There weren’t a lot of details in Wheeler’s commentary—and we all know how fine print can mock press releases—but he made this clear: He’ll ask his fellow commissioners use what’s called “Title II authority” to classify broadband carriers as common-carrier utilities. He noted that the Internet took off in the first place because the phone companies—the first communications systems used by the general public to connect to the Net—were not allowed to discriminate when providing access. He recounted his own experience years ago, as head of a startup that wanted to provide data over cable-TV lines and was thwarted by companies that were allowed to pick winners and losers. And he vowed to promote genuine competition, not regulation, as the best long-term solution.

So: I was wrong. And, for now, I am relieved.

What happened? I can’t say whether Wheeler personally had a change of heart, or whether this was a Machiavellian plan all along, or he was genuinely open-minded. I do know that in the months since April, the general public caught on for the first time that something essential to their future was being decided. Spurred by open-Internet advocates, the public spoke up. Never has an issue attracted so many public comments at the FCC, for example, and the comments were overwhelmingly in favor of protecting the net.

A tipping point occurred late last year when President Obama came out strongly for the open Internet, and he reiterated that position in his State of the Union address in January.
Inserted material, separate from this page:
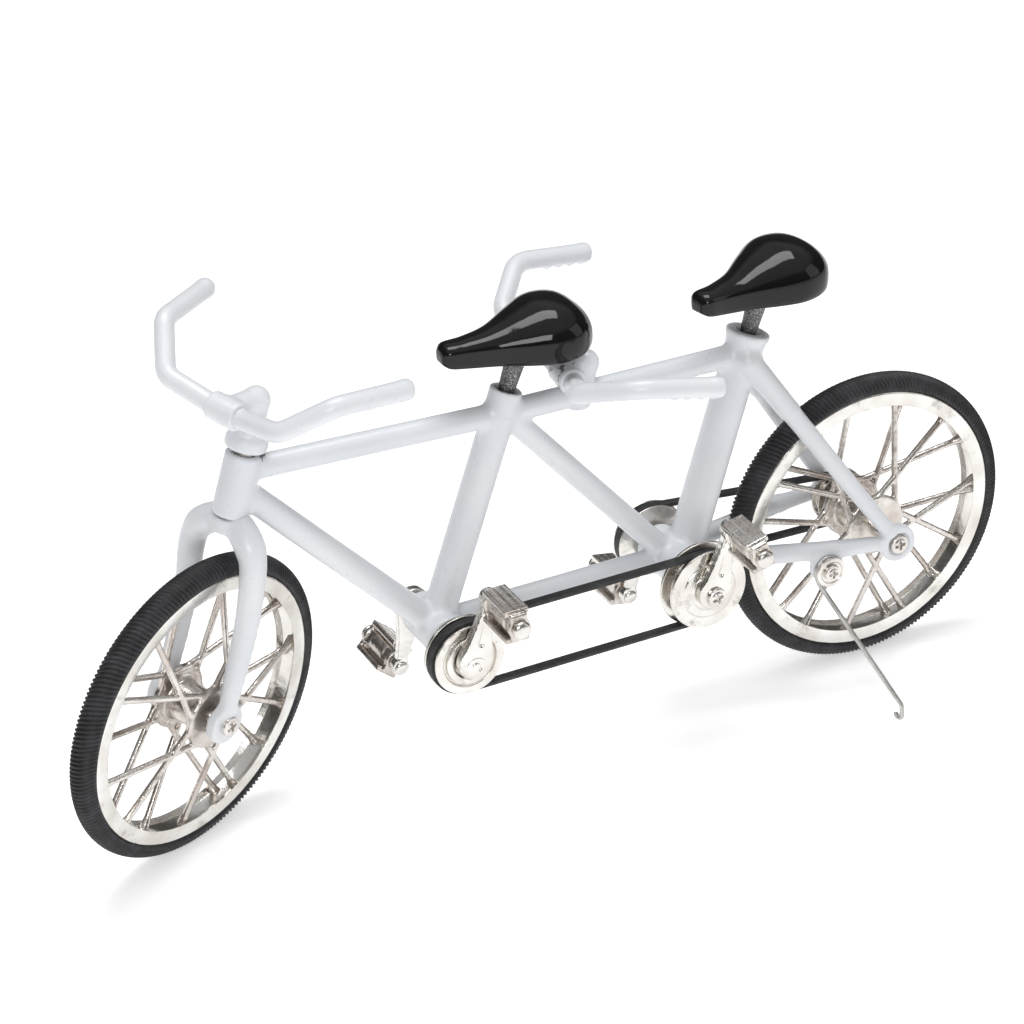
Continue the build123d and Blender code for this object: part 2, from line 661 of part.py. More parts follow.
finish(stem, "stem")


def handlebar(route, bend_radius, grip_length):
    """Bent bar along route, with round ends and finger bumps under each grip."""
    with BuildPart() as tube:
        with BuildLine() as path:
            FilletPolyline(*route, radius=bend_radius)
        with BuildSketch(Plane(origin=path.line @ 0, z_dir=path.line % 0)):
            Circle(handlebar_radius)
        sweep(path=path.line)
        for end, before in ((route[0], route[1]), (route[-1], route[-2])):
            with Locations(end):
                Sphere(handlebar_radius)
            inward = (Vector(before) - Vector(end)).normalized()
            down = (Vector(0, 0, -1) - inward * Vector(0, 0, -1).dot(inward)).normalized()
            for i in range(4):
                with Locations(Vector(end) + inward * (0.4 + i * grip_length / 4) + down * 1.15):
                    Sphere(1.05)
    return tube


clamp_point = (stem_clamp[0], stem_clamp[1])
captain_half = [(*clamp_point[:1], clamp_half_width + 0.6, clamp_point[1]), (131.6, 13.1, 91.0),
                (124.9, 20.0, 96.4), (111.4, 23.4, 94.9)]
captain_route = [turned_point(x, y, z) for x, y, z in reversed(captain_half)]
captain_route += [turned_point(x, -y, z) for x, y, z in captain_half]
captain = handlebar(captain_route, 3.0, 9.0)
finish(captain, "captain_handlebar")

# ================================================================ stoker handlebar on the top tube
stoker_clamp = (63.0, 76.8)
stoker_elbow = (58.9, 78.4)
stoker_skew = -5.0            # the bar sits slightly askew in its clamp
skew_plane = Plane(origin=(stoker_clamp[0], 0, stoker_clamp[1]), x_dir=(1, 0, 0), z_dir=(0, 0, 1))
skew_plane = Plane(skew_plane.location * Location((0, 0, 0), (0, 0, stoker_skew)))


def skewed(x, y, z):
    return skew_plane.from_local_coords(Vector(x - stoker_clamp[0], y, z - stoker_clamp[1]))


with BuildPart() as stoker_stem:
    bar((60.9, 0, top_tube_height - 1.0), (60.3, 0, 75.4), 3.0, 2.6)
    bar((60.3, 0, 75.4), (stoker_elbow[0], 0, stoker_elbow[1]), 2.6, 2.2)
    with Locations((stoker_elbow[0], 0, stoker_elbow[1])):
        Sphere(2.2)
    bar((stoker_elbow[0], 0, stoker_elbow[1]), (stoker_clamp[0], 0, stoker_clamp[1]), 2.2)
    bar(skewed(stoker_clamp[0], -clamp_half_width, stoker_clamp[1]),
        skewed(stoker_clamp[0], clamp_half_width, stoker_clamp[1]), clamp_radius)
    bar(skewed(stoker_clamp[0], -clamp_half_width - 1, stoker_clamp[1]),
        skewed(stoker_clamp[0], clamp_half_width + 1, stoker_clamp[1]), handlebar_radius + seated_fit,
        mode=Mode.SUBTRACT)
    top_tube_rear_space()
finish(stoker_stem, "stoker_stem")

stoker_half = [(stoker_clamp[0], clamp_half_width + 0.6, stoker_clamp[1]), (68.4, 18.0, 82.6),
               (61.1, 28.4, 86.8), (47.2, 30.2, 85.0)]
stoker_route = [skewed(x, y, z) for x, y, z in reversed(stoker_half)]
stoker_route += [skewed(x, -y, z) for x, y, z in stoker_half]
stoker = handlebar(stoker_route, 3.0, 10.0)
finish(stoker, "stoker_handlebar")

# ================================================================ saddles and seat posts
# stations from the nose back: distance, half width, then the heights of the underside, of the top of the
# upright side and of the crown
saddle_stations = ((0.0, 1.7, 1.7, 3.4, 4.2), (1.3, 2.6, 1.0, 3.8, 5.3), (5.0, 3.0, 0.4, 3.6, 5.5),
                   (10.0, 4.3, 0.0, 3.4, 6.3), (15.0, 6.9, -0.2, 3.4, 8.2), (19.5, 8.8, -0.2, 3.6, 9.6),
                   (24.0, 8.5, 0.0, 3.6, 9.1), (27.0, 6.2, 0.5, 3.4, 7.0), (28.3, 3.6, 1.2, 3.2, 5.0))
saddle_rise = 6.6             # seat tube rim to the underside of the saddle
post_reach = 3.0              # how far the post goes into the saddle
saddle_post_station = 15.2    # where the post meets the saddle, from its nose
saddle_yaw = {"front": 0.0, "rear": 13.0}

for name, top, foot in (("front", front_seat_top, front_seat_foot), ("rear", rear_seat_top, rear_seat_foot)):
    along = Vector(top[0] - foot[0], 0, top[1] - foot[1]).normalized()
    rim_point = Vector(top[0], 0, top[1])
    seat_point = rim_point + along * (saddle_rise / along.Z)
    post_top = seat_point + along * post_reach
    with BuildPart() as post:
        bar(rim_point - along * (socket_depth - 3.0), post_top, seat_post_radius)
    finish(post, f"{name}_seat_post")

    yaw = radians(saddle_yaw[name])
    heading = Vector(cos(yaw), sin(yaw), 0)
    with BuildPart() as saddle:
        for distance, half_width, underside, side_top, crown in saddle_stations:
            place = seat_point + heading * (saddle_post_station - distance)
            with BuildSketch(Plane(origin=place, x_dir=(heading.Y, -heading.X, 0), z_dir=-heading)):
                with BuildLine():
                    foot_width = half_width * 0.88
                    Polyline((-half_width, side_top), (-foot_width, underside), (foot_width, underside),
                             (half_width, side_top))
                    ThreePointArc((half_width, side_top), (0, crown), (-half_width, side_top))
                make_face()
        loft()
        bar(rim_point, post_top + along * running_fit, seat_post_radius + running_fit, mode=Mode.SUBTRACT)
    finish(saddle, f"{name}_saddle")

# ================================================================ kickstand
wire_radius = 0.45
bushing_radius = 2.1
washer_radius = 3.1
washer_thickness = 0.6
stand_y = lug_outer + running_gap + wire_radius
screw_face = stand_y + wire_radius + running_gap
with BuildPart() as kickstand_screw:
    across(lug_x, lug_z, lug_outer - lug_thickness, screw_face, screw_shank_radius)
    across(lug_x, lug_z, lug_outer, screw_face, bushing_radius)
    across(lug_x, lug_z, screw_face, screw_face + washer_thickness, washer_radius)
    pan_head(screw_face + washer_thickness, 1, lug_x, lug_z, screw_head_radius, 0.7)
finish(kickstand_screw, "kickstand_screw")

loop_radius = bushing_radius + running_fit + wire_radius
foot_height = 1.9             # lowest point of the wire's centre line
curl_radius = 0.6
foot_x, foot_y = 8.4, 28.6
with BuildPart() as kickstand:
    with BuildLine() as stand_path:
        ring = [Vector(lug_x + loop_radius * cos(radians(angle)), stand_y,
                       lug_z + loop_radius * sin(radians(angle))) for angle in (215, 100, -15)]
        ThreePointArc(*ring)
        knee = ring[-1] + (stand_path.line % 1) * 1.6
        ankle = Vector(foot_x, foot_y, foot_height + 2.8)
        curl_start = Vector(foot_x, foot_y, foot_height + curl_radius)
        inward = Vector(knee.X - foot_x, knee.Y - foot_y, 0).normalized()
        FilletPolyline(ring[-1], knee, ankle, curl_start, radius=0.7)
        ThreePointArc(curl_start, curl_start + inward * curl_radius - Vector(0, 0, curl_radius),
                      curl_start + inward * 2 * curl_radius)
    with BuildSketch(Plane(origin=stand_path.line @ 0, z_dir=stand_path.line % 0)):
        Circle(wire_radius)
    sweep(path=stand_path.line)
finish(kickstand, "kickstand")
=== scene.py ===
"""Looks of the miniature die-cast tandem bicycle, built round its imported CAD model.

Shapes are worked out in millimetres, in the row frame: +X front, +Y left, +Z up, and the origin on the
ground under the rear axle. They are scaled to metres when a mesh is made.
"""

import json
from math import atan2, cos, hypot, pi, radians, sin

import bpy
import numpy as np
from mathutils import Matrix, Vector


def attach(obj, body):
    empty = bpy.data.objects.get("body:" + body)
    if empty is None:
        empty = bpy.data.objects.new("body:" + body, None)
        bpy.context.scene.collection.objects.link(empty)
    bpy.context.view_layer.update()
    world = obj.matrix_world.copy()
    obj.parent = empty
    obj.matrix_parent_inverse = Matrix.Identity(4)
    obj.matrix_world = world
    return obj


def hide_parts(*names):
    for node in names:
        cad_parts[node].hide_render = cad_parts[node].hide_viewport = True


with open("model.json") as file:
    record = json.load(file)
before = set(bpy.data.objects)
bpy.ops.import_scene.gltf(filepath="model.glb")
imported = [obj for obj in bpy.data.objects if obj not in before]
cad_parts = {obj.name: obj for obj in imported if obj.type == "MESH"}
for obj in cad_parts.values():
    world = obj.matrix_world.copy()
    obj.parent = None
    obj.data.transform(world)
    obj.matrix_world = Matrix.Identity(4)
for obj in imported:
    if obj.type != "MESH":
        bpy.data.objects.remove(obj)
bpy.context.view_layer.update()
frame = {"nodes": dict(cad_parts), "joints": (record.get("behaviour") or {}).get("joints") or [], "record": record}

MM = 0.001
FINE = 1.0
joints = {j["name"]: j for j in frame["joints"]}


def place_of(joint):
    return np.array(joints[joint]["pos_m"], float) / MM


def unit(v):
    v = np.asarray(v, float)
    return v / np.linalg.norm(v)


# ---------------------------------------------------------------- materials
class Nodes:
    """Short way to write a node tree."""

    def __init__(self, tree):
        self.tree = tree
        tree.nodes.clear()

    def add(self, kind, settings=None, **inputs):
        node = self.tree.nodes.new(kind)
        for key, value in (settings or {}).items():
            setattr(node, key, value)
        for key, value in inputs.items():
            socket = node.inputs[key.replace("_", " ")]
            if isinstance(value, bpy.types.NodeSocket):
                self.tree.links.new(value, socket)
            else:
                socket.default_value = value
        return node

    def noise(self, coords, scale, detail=3.0, roughness=0.5):
        return self.add("ShaderNodeTexNoise", Vector=coords, Scale=scale, Detail=detail,
                        Roughness=roughness).outputs["Fac"]

    def ramp(self, value, *stops):
        node = self.add("ShaderNodeValToRGB", Fac=value)
        elements = node.color_ramp.elements
        while len(elements) < len(stops):
            elements.new(0.5)
        for element, (position, colour) in zip(elements, stops):
            element.position = position
            element.color = (*colour, 1.0)
        return node.outputs["Color"]

    def span(self, value, low, high, from_low=0.3, from_high=0.7):
        """Maps a value between two others to the range low..high."""
        node = self.add("ShaderNodeMapRange", From_Min=from_low, From_Max=from_high, To_Min=low, To_Max=high,
                        Value=value)
        return node.outputs["Result"]

    def mix(self, factor, a, b):
        node = self.add("ShaderNodeMix", {"data_type": "RGBA"})
        self.tree.links.new(factor, node.inputs["Factor"])
        for socket, value in ((node.inputs[6], a), (node.inputs[7], b)):
            if isinstance(value, bpy.types.NodeSocket):
                self.tree.links.new(value, socket)
            else:
                socket.default_value = (*value, 1.0)
        return node.outputs[2]

    def math(self, operation, a, b):
        node = self.add("ShaderNodeMath", {"operation": operation})
        for socket, value in ((node.inputs[0], a), (node.inputs[1], b)):
            if isinstance(value, bpy.types.NodeSocket):
                self.tree.links.new(value, socket)
            else:
                socket.default_value = value
        return node.outputs[0]

    def bump(self, height, strength, distance):
        return self.add("ShaderNodeBump", Height=height, Strength=strength,
                        Distance=distance).outputs["Normal"]

    def surface(self, **inputs):
        shader = self.add("ShaderNodeBsdfPrincipled", **inputs)
        output = self.add("ShaderNodeOutputMaterial")
        self.tree.links.new(shader.outputs[0], output.inputs["Surface"])


def material(name):
    made = bpy.data.materials.new(name)
    made.use_nodes = True
    nodes = Nodes(made.node_tree)
    return made, nodes, nodes.add("ShaderNodeTexCoord").outputs["Object"]


# centres of rims with worn paint, and how far the wear reaches
WORN_RIMS = (((125.5, 0, 78.6), 3.9), ((25.2, 0, 76.6), 4.6), ((63.0, 0.0, 76.8), 4.0))


def make_paint():
    made, n, coords = material("white_paint")
    broad = n.noise(coords, 60.0, 2.0)
    peel = n.noise(coords, 900.0, 3.0)
    pits = n.noise(coords, 2600.0, 2.0)
    tint = n.ramp(broad, (0.3, (0.70, 0.72, 0.75)), (0.7, (0.755, 0.77, 0.795)))
    # sparse chips down to the dark casting, more of them round the rims where other pieces rub
    chips = n.noise(coords, 330.0, 5.0, 0.62)
    for rim, reach in WORN_RIMS:
        gap = n.add("ShaderNodeVectorMath", {"operation": "DISTANCE"})
        n.tree.links.new(coords, gap.inputs[0])
        gap.inputs[1].default_value = np.array(rim) * MM
        near = n.span(gap.outputs["Value"], 0.16, 0.0, reach * 0.8 * MM, reach * MM)
        chips = n.math("ADD", chips, near)
    dark = n.ramp(chips, (0.735, (0, 0, 0)), (0.755, (1, 1, 1)))
    colour = n.mix(dark, tint, (0.16, 0.15, 0.15))
    height = n.math("ADD", n.math("MULTIPLY", peel, 0.6), n.math("MULTIPLY", pits, 0.25))
    n.surface(Base_Color=colour, Roughness=n.span(peel, 0.26, 0.42), Coat_Weight=0.25, Coat_Roughness=0.2,
              Normal=n.bump(height, 0.35, 0.0002))
    return made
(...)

The public was winning the battle of ideas, but the real fight was always going to wind up in Washington bureaucracies and corporate boardrooms.

One of the most important aspects of Wheeler’s proposed rule-making is extending the net neutrality principles to wireless networks, which increasingly—and in some ways alarmingly—are the method by which people go online. Too few countries have insisted on mobile net neutrality, and it’s gratifying to know that the FCC intends to ensure it here.

That’s a key word: “intends.” Even if the FCC votes for these rules, it’ll face an onslaught of opposition from the telecom giants and their congressional water-carriers. Look for the promised lawsuits to commence before proverbial ink is dry on the FCC order. Meanwhile, congressional Republicans, demonstrating epic hypocrisy as they so often do, are insisting that an unregulated cartel is just what America needs, all evidence to the contrary.

Moreover, we should recognize the very real can of worms in reclassifying the broadband carriers as utilities, assuming that it’s upheld by the courts and that future Congress and White House don’t repeal it. Like many other open-net believers, I’m deeply worried about unintended consequences. Wheeler promises a light touch in regulation, but he can’t hold his successors to that.

I’m especially hoping that Wheeler means what he says about spurring more competition in the broadband arena. A sensible answer has always been to create taxpayer-funded deployment of fiber networks everywhere, and then to open them up to any ISP that wants to serve any customers. Since that’s exceedingly unlikely, the next-best option is to force the telecom companies to let others provide ISP service through a leasing arrangement that ensures fair access to competitors; unfortunately, Wheeler renounced this possibility in his Wired piece. Enforcing common-carrier rules is my least-favorite solution, but it’s way, way better than nothing, which was where we were headed.

Meanwhile, the FCC should be doing everything in its power to let innovators do more with wireless spectrum. We’re living with antiquated rules based on antiquated technology in this arena, and almost nothing has been done to fix this.

For now, let’s savor a moment of progress for a cause worth fighting for: an open communications system for the Digital Age. Because what’s at stake is nothing less than freedom of speech, and the freedom to innovate.

And, one more time, to Wheeler and his team: I say mea culpa, and congratulations.